While Southern pine beetles and Ips are small insects, deodar weevils reach about a quarter inch long as adults. They attack a variety of conifers, including loblolly, longleaf, shortleaf and slash pine trees. They spread pitch canker to trees, mostly in the fall when fungus-carrying weevils bore into trees to reproduce.
“Fading crowns in the fall or winter are a common symptom of deodar weevil activity, but this alone does not confirm their presence,” Self said. “The most definitive sign of a deodar infestation is the chip cocoon created by larvae in preparation for their pupation. These chip cocoons are visible as early as February and are usually found on the bottom 10 feet of the main stem.”
Bark on heavily infected deodar-infested trees can slip off, exposing the chip cocoons, or wood splinters circling a small hole.
Prevention is typically the best answer to these insect pest problems.
“Very often, there aren’t many tools available to economically or realistically treat trees once damage is evident, at least from a property-wide standpoint,” Self said. “Often, preventative measures are the best guard against insects and disease pests.”
Ashley Schulz, an assistant professor in the MSU College of Forest Resources and the Forest and Wildlife Research Center, said prevention means keeping tree stands healthy by reducing density through thinning when biologically appropriate.
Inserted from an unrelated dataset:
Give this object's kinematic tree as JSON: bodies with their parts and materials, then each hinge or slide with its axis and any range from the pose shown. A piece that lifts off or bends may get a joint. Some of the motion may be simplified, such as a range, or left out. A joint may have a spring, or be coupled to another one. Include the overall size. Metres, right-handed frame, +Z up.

When thinning, be sure to avoid damaging remaining trees. When they are damaged, the stressed trees produce odors that attract beetles.
“Generally, it’s good to thin stands, maintain tree vigor, promote healthy trees that support an array of native predators that can help reduce beetle populations, and make sure not to transport infected trees to reduce spread of these pests and pathogens,” Schulz said.
Some insecticides can be used in certain situations to control specific pine pests, but these are often expensive, and application is difficult.
“If you find that you have a beetle outbreak already occurring on your property, get it assessed by a professional forester and then treat the stand,” she said. “A common solution is to cut the dead, dying, and recently colonized trees and burn them.”
Remove a margin of healthy trees beyond the dead and dying trees to ensure that most of the beetle population is removed and cannot quickly erupt again.
There are other insects and diseases that can affect Mississippi pine trees, but these are the most common. Help in identification and developing a plan of action can come from the Mississippi Forestry Commission area foresters, MSU Extension Service agents and Extension forestry specialists.